To backtrack a bit, I had a buddy of mine who's much more electrically inclined than I over to take a look at it as I wasn't getting any fuel pressure. We tested a few things and kept seeing very intermittent issues. As a quick test, we pulled the fuel pump out, dunked it in a bucket of water and jumped it directly to the battery for a second to see if the problem was the pump. Sure enough it worked just fine. (Yes, I did everything I could to get as much water as possible out of it before putting it back in the tank ;)) Well, through the course of our testing the fuel gauge was showing a level. Once we got the car started, the gauge was reading zero. I didn't really think much until it wouldn't start this morning, but sure enough the gauge was working again. Well, I figured I'd try to test this theory that had been dancing around my head all day and tried unplugging the fuel level sender. I got in, turned the key to on and heard the pump prime. I cranked it and sure enough after a couple seconds, it fired right up.

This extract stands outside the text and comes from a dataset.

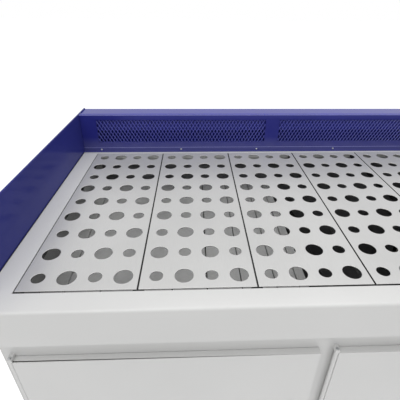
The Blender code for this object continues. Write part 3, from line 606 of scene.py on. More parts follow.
@dataclass(frozen=True)
class PowderCoat(Finish):
    """Baked polyester powder on sheet steel: an even colour with a faint orange peel and a clear gloss."""

    specular: float = 0.5
    peel_mm: float = 2.2
    peel_height_mm: float = 0.05
    cloud_mm: float = 320.0
    gloss_drift: float = 0.08
    # Painted light thrown back from the work surface: how much it lightens the foot, the heights over which
    # it fades, and its colour.
    dust: float = 0.0
    dust_z: Span = (0.938, 0.985)
    dust_colour: str = "#c4c4ce"

    def dusted(
        self, tree: bpy.types.NodeTree, place: bpy.types.NodeSocket, colour: bpy.types.NodeSocket
    ) -> bpy.types.NodeSocket:
        """Lighten the colour just above the work surface, fading out upwards: painted light thrown back from
        the work surface.

        Args:
            tree: The material's tree.
            place: The place on the surface.
            colour: The clean colour.

        Returns:
            The colour, lighter where the painted light falls.
        """
        height = add_node(tree, "ShaderNodeSeparateXYZ", {"Vector": place}).outputs["Z"]
        low, high = self.dust_z
        film = add_node(
            tree,
            "ShaderNodeMapRange",
            {"Value": height},
            {"From Min": low, "From Max": high, "To Min": self.dust, "To Max": 0.0},
        )
        lifted = add_node(
            tree,
            "ShaderNodeMix",
            {"Factor": film.outputs["Result"], MIX_FIRST: colour},
            {MIX_SECOND: linear(self.dust_colour)},
            data_type="RGBA",
        )
        return lifted.outputs[MIX_RESULT]

    def build(self) -> bpy.types.Material:
        """Build the coat, its colour clouded very slightly and its gloss broken by the orange peel.

        Returns:
            The material.
        """
        material, tree, shader, place = self.start({"Specular IOR Level": self.specular})
        # The film's thickness drifts over a hand's breadth, which the eye sees as a slow change of shade.
        cloud = add_node(
            tree,
            "ShaderNodeTexNoise",
            {"Vector": place},
            {"Scale": 1 / (self.cloud_mm * MM), "Detail": 2.0, "Roughness": 0.5},
        )
        stops = self.colour_stops(NOISE_SPAN)
        tint = add_node(tree, "ShaderNodeValToRGB", {"Fac": cloud.outputs["Fac"]}, stops=stops)
        colour = tint.outputs["Color"]
        if self.dust:
            colour = self.dusted(tree, place, colour)
        tree.links.new(colour, shader.inputs["Base Color"])
        # Orange peel: low waves about 2 mm apart, left where the powder flowed out in the oven.
        peel = add_node(
            tree,
            "ShaderNodeTexNoise",
            {"Vector": place},
            {"Scale": 1 / (self.peel_mm * MM), "Detail": 1.0, "Roughness": 0.4},
        )
        bump = add_node(
            tree,
            "ShaderNodeBump",
            {"Height": peel.outputs["Fac"]},
            {"Strength": 0.25, "Distance": self.peel_height_mm * MM},
        )
        tree.links.new(bump.outputs["Normal"], shader.inputs["Normal"])
        values = self.gloss_range(NOISE_SPAN, self.gloss_drift * self.roughness)
        gloss = add_node(tree, "ShaderNodeMapRange", {"Value": cloud.outputs["Fac"]}, values)
        tree.links.new(gloss.outputs["Result"], shader.inputs["Roughness"])
        return material


@dataclass(frozen=True)
class RolledSheet(Finish):
    """Bare sheet metal with a rolled grain: short streaks along one axis over a soft reflection."""

    metallic: float = 1.0
    grain_mm: float = 0.9
    streak: float = 40.0
    smear_mm: float = 250.0
    along: Axis = Axis.Y
    tone: Span = (0.12, 0.38)
    gloss_drift: float = 0.04

    def build(self) -> bpy.types.Material:
        """Build the sheet, its grain about 1 mm apart, coarser than the real 0.1 mm so that it shows.

        Returns:
            The material.
        """
        material, tree, shader, place = self.start({"Metallic": self.metallic})
        scale = [1 / (self.grain_mm * MM)] * 3
        scale[self.along.value] /= self.streak
        stretched = add_node(tree, "ShaderNodeMapping", {"Vector": place}, {"Scale": scale})
        grain = add_node(
            tree,
            "ShaderNodeTexNoise",
            {"Vector": stretched.outputs["Vector"]},
            {"Scale": 1.0, "Detail": 3.0, "Roughness": 0.6},
        )
        # Handling marks: broad faint clouds that break the evenness of the reflection.
        smear = add_node(
            tree, "ShaderNodeTexNoise", {"Vector": place}, {"Scale": 1 / (self.smear_mm * MM), "Detail": 3.0}
        )
        mixed = add_node(
            tree,
            "ShaderNodeMath",
            {0: grain.outputs["Fac"], 1: smear.outputs["Fac"]},
            operation="MULTIPLY",
        )
        stops = self.colour_stops(self.tone)
        tint = add_node(tree, "ShaderNodeValToRGB", {"Fac": mixed.outputs["Value"]}, stops=stops)
        tree.links.new(tint.outputs["Color"], shader.inputs["Base Color"])
        values = self.gloss_range(NOISE_SPAN, self.gloss_drift)
        gloss = add_node(tree, "ShaderNodeMapRange", {"Value": grain.outputs["Fac"]}, values)
        tree.links.new(gloss.outputs["Result"], shader.inputs["Roughness"])
        return material


@dataclass(frozen=True)
class Galvanised(Finish):
    """Hot-dip galvanised sheet: grey zinc crystals just under a centimetre across, over a dull shine."""

    roughness: float = 0.5
    metallic: float = 0.35
    spangle_mm: float = 9.0
    tone: Span = (0.15, 0.85)
    gloss_drift: float = 0.08

    def build(self) -> bpy.types.Material:
        """Build the sheet, each crystal a slightly different grey.

        Returns:
            The material.
        """
        material, tree, shader, place = self.start({"Metallic": self.metallic})
        crystal = add_node(
            tree,
            "ShaderNodeTexVoronoi",
            {"Vector": place},
            {"Scale": 1 / (self.spangle_mm * MM), "Randomness": 1.0},
        )
        grey = add_node(tree, "ShaderNodeRGBToBW", {"Color": crystal.outputs["Color"]})
        stops = self.colour_stops(self.tone)
        tint = add_node(tree, "ShaderNodeValToRGB", {"Fac": grey.outputs["Val"]}, stops=stops)
        tree.links.new(tint.outputs["Color"], shader.inputs["Base Color"])
        values = self.gloss_range((0.0, 1.0), self.gloss_drift)
        gloss = add_node(tree, "ShaderNodeMapRange", {"Value": grey.outputs["Val"]}, values)
        tree.links.new(gloss.outputs["Result"], shader.inputs["Roughness"])
        return material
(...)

Though I can't find any schematics (because Chiltons is USELESS! and finding a shop manual for a 77 Toyota Celica is proving harder than I imagined), from what we can tell, the pump and the level sender both have a single wire going into them. I'm assuming they both ground through the shell of the tank, so they share a common ground.
What could be causing only 1 of these to work at a time? The problem seems to be on the sender side, but what could it be? Wire fault? A bad ground from a sender that sat in a tank of 9 year old fuel? Other?